Mayor Mark Heyck said he was pleasantly surprised when he learned he'll be challenged for his job in the fall election.

Three days before nominations closed, John Himmelman - a chartered accountant who writes tax columns for News/North but is on a hiatus because of the election - became Heyck's only competition for the mayor's seat. Heyck said he was busy late last week, so he wasn't sitting in his office, staring at the city's list of candidates and hitting the refresh button.
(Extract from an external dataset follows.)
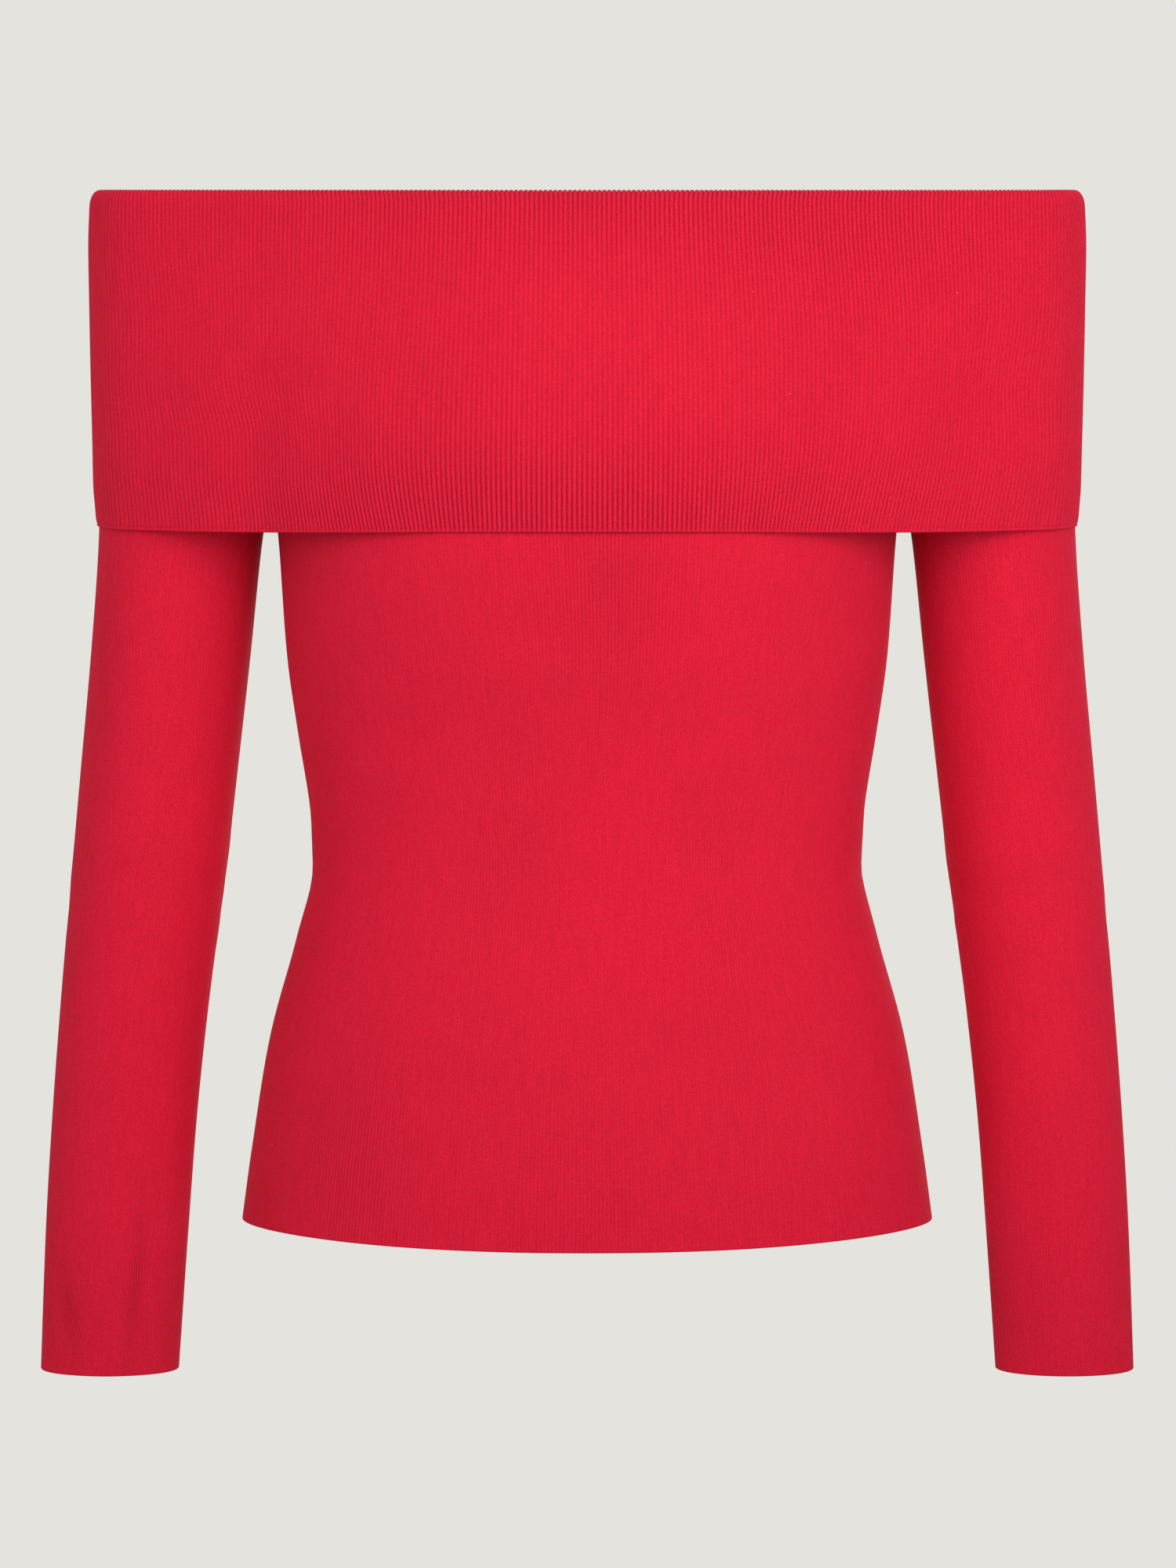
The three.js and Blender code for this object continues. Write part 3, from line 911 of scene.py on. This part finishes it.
# %% [markdown]
# The free edge is the start of the knitting: the ribs end in small round tips on a thin cord.
# On the fall the ribs bow where the band was pulled over the arms, most near its lower edge.

# %% Collar waves
# The columns are those of the body's tables
COLLAR_FRONT_FOLDS = (
    (-152, -122, 88, 50, 16, -2.6),
    (-96, -132, 86, 46, 20, 1.4),
    (176, -126, 92, 40, 20, -1.4),
    (-172, -84, 42, 32, 8, 0.9),
    (-150, -96, 42, 28, 8, -0.7),
    (-205, -118, 12, 40, 12, 0.6),
    (-30, -118, 4, 120, 14, 0.6),
    (150, -110, -14, 60, 14, 0.4),
    (206, -66, -40, 30, 9, 0.6),
    (-120, -40, 8, 60, 14, -0.3),
    (120, -44, -6, 60, 14, -0.3),
)
COLLAR_BACK_FOLDS = (
    (-168, -122, 90, 44, 20, -1.6),
    (166, -120, 90, 46, 20, -1.8),
    (-150, -90, 30, 40, 9, 0.7),
    (-120, -100, 26, 34, 9, -0.6),
    (120, -96, -28, 40, 9, 0.7),
    (20, -120, 0, 120, 13, 0.7),
    (200, -115, -12, 40, 12, 0.5),
)
COLLAR_FRONT_LEANS = (
    (-178, -108, 60, 18, 6.0),
    (-182, -136, 66, 24, 6.5),
    (-184, -168, 76, 28, 10.0),
    (-98, -168, 50, 26, 4.5),
    (-85, -104, 30, 34, -2.0),
    (-200, -66, 50, 30, 3.5),
    (186, -166, 80, 44, -13.0),
    (104, -168, 50, 32, -5.0),
    (124, -66, 60, 40, 1.8),
    (205, -88, 34, 24, -5.0),
)
COLLAR_BACK_LEANS = (
    (-180, -166, 80, 42, 11.0),
    (-96, -168, 50, 30, 4.0),
    (184, -166, 80, 44, -11.0),
    (100, -168, 50, 30, -4.0),
    (-40, -70, 30, 34, 1.5),
    (170, -60, 60, 40, -3.0),
)
COLLAR_FRONT_OPEN = (
    (15, 0, 0, 180, 34, 0.65),
    (0, -146, 0, 175, 36, 0.85),
    (140, -30, 0, 90, 60, 0.3),
    (0, -80, 0, 150, 40, 0.1),
)
COLLAR_BACK_OPEN = (
    (0, 0, 0, 200, 34, 0.6),
    (0, -142, 0, 150, 36, 0.7),
)


# %% Collar pieces
def collar_piece(name, start, fold_table, lean_table, open_table):
    """One half of the band, starting at the left side for the front and the right for the back."""
    offset, level, sideways, upwards, shown_inset, hidden_inset = collar_path()
    falls = np.isclose(sideways, 1)
    at = level[:, None]
    on_fall = (smooth((FOLD_FOOT - level) / FALL_STARTS_OVER) * falls)[:, None]
    above_edge = (level - BAND_EDGE)[:, None]
    cord = EDGE_CORD_HEIGHT * np.exp(-((above_edge - EDGE_CORD) / EDGE_LINE_WIDTH) ** 2)
    groove = EDGE_GROOVE_DEPTH * np.exp(-((above_edge - EDGE_GROOVE) / EDGE_LINE_WIDTH) ** 2)
    tuck_top = smooth((TUCK_TOP - above_edge) / TUCK_OVER)
    tuck_foot = smooth((TUCK_FOOT - above_edge) / TUCK_FOOT)
    drawn_in = SIDE_TUCK * tuck_top + SIDE_TUCK * tuck_foot
    tips = smooth((above_edge - EDGE_GROOVE + TIPS_BELOW_GROOVE) / TIPS_OVER)
    ends_at_cord = np.where(falls[:, None], tips, 1)

    def pull(along, at):
        """The leans of the fall, and above it what keeps the ribs upright on a slanting flank."""
        flank = np.clip(along / FLANK_FULL_AT, -1, 1)
        flank = flank * smooth((FLANK_ENDS_AT - np.abs(along)) / FLANK_FADES_OVER)
        upright = UPRIGHT * (FALL["offset"][1] - offset[:, None]) * flank
        return leans(lean_table)(along, at) * on_fall + upright

    def face(places, profile, inset):
        """Points of a face in mm, and how open its ribs are: from the hull out by the path's
        offset, and on along its outward direction by waves, cord, ribs and inset. Where the
        fall is tucked in at the sides, it is pressed thin and stays clear of the sleeve."""
        shares = np.broadcast_to(places / COLLAR_WALES, (len(level), len(places)))
        (x, y, nx, ny), along = spread(hull_reach, level, start, start + math.pi, shares, pull)
        opened = np.clip(COLLAR_CLOSED + folds(open_table, along, at), 0, MOST_OPEN)
        ribs = COLLAR_RELIEF * opened * profile * ends_at_cord
        side = smooth((np.abs(x) - SIDE_STARTS_AT) / SIDE_OVER)
        edge = (cord * (1 - CORD_NOTCH * profile) - groove) * (1 - SIDE_SMOOTHS_EDGE * side)
        edge = edge * (profile.max() > 0)
        out = (folds(fold_table, along, at) + edge - drawn_in * side) * on_fall
        out = out - ribs - inset[:, None]
        aside = offset[:, None] + out * sideways[:, None]
        tucked = falls[:, None] & (side > 0)
        aside = np.where(tucked, np.maximum(aside, CLEAR_OF_SLEEVE), aside)
        x, y = x + aside * nx, y + aside * ny
        z = at + out * upwards[:, None] + band_drop(at, y) - band_sag(at, y) * on_fall
        return np.stack([x, y, z], axis=2), opened

    columns = wale_columns(COLLAR_WALES, COLLAR_PHASES)
    few = columns[::COLLAR_SKIP]
    shown, opened = face(columns, furrow_depth(columns), shown_inset)
    hidden, _ = face(few, np.zeros(len(few)), hidden_inset)
    flat, _ = face(few, np.zeros(len(few)), shown_inset * 0)
    way = np.append(0, np.cumsum(np.hypot(np.diff(offset), np.diff(level))))
    made = shell(name, shown, hidden, columns, COLLAR_SKIP, way, opened, (collar_face, reverse))
    return made, cut_of(flat)


collar_front, collar_front_cut = collar_piece(
    "knit_collar_front", -math.pi, COLLAR_FRONT_FOLDS, COLLAR_FRONT_LEANS, COLLAR_FRONT_OPEN)
collar_back, collar_back_cut = collar_piece(
    "knit_collar_back", 0, COLLAR_BACK_FOLDS, COLLAR_BACK_LEANS, COLLAR_BACK_OPEN)
print("collar cuts in mm", [round(1000 * v, 1) for v in (*collar_front_cut[:2], *collar_back_cut[:2])])

# %% [markdown]
# ## Place in the frame
#
# Each piece stands for its CAD node and rides with the garment's one body.

PIECES = (
    (front, "body_front", "body_knit", "hung", ["knit_collar_front"], front_cut),
    (back, "body_back", "body_knit", "hung", ["knit_collar_back"], back_cut),
    (left, "sleeve_left", "sleeve_knit", "hung", ["knit_collar_front"], sleeve_cut),
    (right, "sleeve_right", "sleeve_knit", "hung", ["knit_collar_front"], sleeve_cut),
    (collar_front, "collar_front", "collar_knit", "folded", ["knit_body_front"], collar_front_cut),
    (collar_back, "collar_back", "collar_knit", "folded", ["knit_body_back"], collar_back_cut),
)
for made, node, slot, held, rests_on, cut in PIECES:
    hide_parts(node)
    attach(made, "root")
    print(made.name, "flat in mm", round(1000 * cut[0]), round(1000 * cut[1]), "area", round(cut[2], 4))

# %% [markdown]
# ## Studio
#
# The picture has one flat pale tone behind the garment, with no floor line. A floor that turns
# up into a wall all the way round gives that from every side. It shines by itself and takes no
# light, so that the lamps' unevenness doesn't show on it. From below and outside it is clear, so
# that the open hem can be looked into.

# %% Floor and backdrop in one
FLOOR_LEVEL = -0.95
FLOOR_RADIUS = 5.0
FLOOR_RINGS = 8
SWEEP_RADIUS = 1.5
SWEEP_RINGS = 13
WALL_TOP = 5.0
POINTS_ROUND = 97
BACKDROP = "E4E3DE"


def sweep_points():
    """A profile turned round the Z axis: a flat floor, a quarter circle and an upright wall."""
    turn = np.radians(np.linspace(0, 90, SWEEP_RINGS))[1:]
    floor_radius = np.linspace(0, FLOOR_RADIUS, FLOOR_RINGS)
    sweep_radius = FLOOR_RADIUS + SWEEP_RADIUS * np.sin(turn)
    radius = np.concatenate([floor_radius, sweep_radius, [FLOOR_RADIUS + SWEEP_RADIUS]])
    sweep_height = SWEEP_RADIUS * (1 - np.cos(turn))
    height = FLOOR_LEVEL + np.concatenate([np.zeros(FLOOR_RINGS), sweep_height, [WALL_TOP]])
    angle = np.linspace(0, 2 * math.pi, POINTS_ROUND)
    return np.stack([radius[:, None] * np.cos(angle), radius[:, None] * np.sin(angle),
                     np.broadcast_to(height[:, None], (len(height), len(angle)))], axis=2)


studio_points = sweep_points()
studio_index = np.arange(studio_points.shape[0] * studio_points.shape[1]).reshape(
    studio_points.shape[:2])
studio_mesh = bpy.data.meshes.new("studio")
studio_mesh.from_pydata(studio_points.reshape(-1, 3), [], grid_faces(studio_index).tolist())
studio_mesh.shade_smooth()
card, card_tree, card_output = new_material("studio_card")
glow = add(card_tree, "ShaderNodeEmission", {}, {"Color": linear(BACKDROP), "Strength": 1.0})
clear = add(card_tree, "ShaderNodeBsdfTransparent")
from_behind = add(card_tree, "ShaderNodeNewGeometry").outputs["Backfacing"]
one_way = add(card_tree, "ShaderNodeMixShader", {}, {
    0: from_behind, 1: glow.outputs[0], 2: clear.outputs[0]})
card_tree.links.new(one_way.outputs[0], card_output.inputs["Surface"])
studio_mesh.materials.append(card)
studio = bpy.data.objects.new("studio", studio_mesh)
bpy.context.scene.collection.objects.link(studio)
for rays in ("diffuse", "glossy", "shadow", "transmission"):
    setattr(studio, f"visible_{rays}", False)
print("studio faces", len(studio_mesh.polygons))

# %% [markdown]
# ## Light
#
# The light is soft and nearly frontal. It comes more from the right, and both front lamps have
# a narrowed beam that is aimed at the band, so the left side, the hem and the cuffs are a little
# darker. The world lights the cloth with a share of the tone that it shows to the camera.

# %% Soft boxes
# Each lamp: its name, place and size in metres, power in watts, and beam in degrees
LAMPS = (
    ("key", (0.6, -1.0, 0.08), 0.9, 1.83, 70),
    ("fill", (-0.65, -1.15, 0.1), 1.1, 1.33, 70),
    ("top", (0.1, -0.1, 1.5), 1.2, 4, 180),
    ("behind", (0.3, 2.0, 0.4), 1.8, 30, 180),
)
AIM = Vector((0.05, 0, -0.06))
WORLD_LIGHT = 0.68
for name, place, size, power, beam in LAMPS:
    lamp = bpy.data.lights.new(name, "AREA")
    lamp.shape = "DISK"
    lamp.size = size
    lamp.energy = power
    lamp.spread = math.radians(beam)
    lamp_object = bpy.data.objects.new(name, lamp)
    lamp_object.location = place
    lamp_object.rotation_mode = "QUATERNION"
    lamp_object.rotation_quaternion = (AIM - Vector(place)).to_track_quat("-Z", "Y")
    lamp_object.visible_camera = False
    bpy.context.scene.collection.objects.link(lamp_object)
world = bpy.data.worlds.new("world")
world.use_nodes = True
world.node_tree.nodes.clear()
seen = add(world.node_tree, "ShaderNodeLightPath").outputs["Is Camera Ray"]
strength = calc(world.node_tree, "MULTIPLY_ADD", seen, 1 - WORLD_LIGHT, WORLD_LIGHT)
background = add(world.node_tree, "ShaderNodeBackground", {}, {
    "Color": linear(BACKDROP), "Strength": strength})
world_output = add(world.node_tree, "ShaderNodeOutputWorld")
world.node_tree.links.new(background.outputs[0], world_output.inputs["Surface"])
bpy.context.scene.world = world
print("lamps", len(LAMPS))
"I was rather busy travelling last week so I didn't have a chance," he said. "But I did notice on Friday afternoon that I do have some opposition. I welcome the competition. I think it's good for democracy and it's good to present voters with a choice. It's good to have the opportunity over the course of an election campaign to get feedback from voters on your performance so far. I look forward to that discussion."

He said he expects he and Himmelman will lock horns over the matter of downtown revitalization and tackling homelessness and mental-health issues in the downtown core.

"That's going to be a critical part of the conversation and I have some ideas about that that I'll release in the days to come," he said.

He said maintaining infrastructure - fixing roads and sidewalks - will also be on the menu.

"I think that'll come up quite a bit," said Heyck. "There's concern the local economy isn't doing as well as it should. And I do think this council has been proactive in determining the types of things we can do in the years ahead to strengthen the local economy."

Heyck said those 'types of things' could include taking better advantage of the mining industry and the resource sector or looking at developing further business incubation formulas to help small businesses get off the ground.

Himmelman was quoted on a local website decrying Heyck's decision-making regarding the 50/50 lot. He said the mayor's vote sealed the decision to purchase the controversial property, and didn't take into account the concerns of councillors who were against it.

He also told the website the city's lawsuit against the territorial government for equal representation in the legislative assembly is "racist" because a win would mean money would be taken away from the communities.

Heyck said he'll let voters decide whether his time in office was well spent.

"We'll leave it to the people of Yellowknife to decide on my performance," he said.

With the race for mayor officially interesting, Heyck said he's got signs and he's ready to use them.

"Signs will be going out shortly so people definitely will start to see those later this week," he said. "I've been through numerous campaigns now, four combined between council and mayor. I have a lot of experience in that, in what we have to do leading up to election day. We'll be rolling those things out over the next few days."

Himmelman did not return requests for comment before press time.

Yellowknife will select a new mayor or the current one on Oct. 19.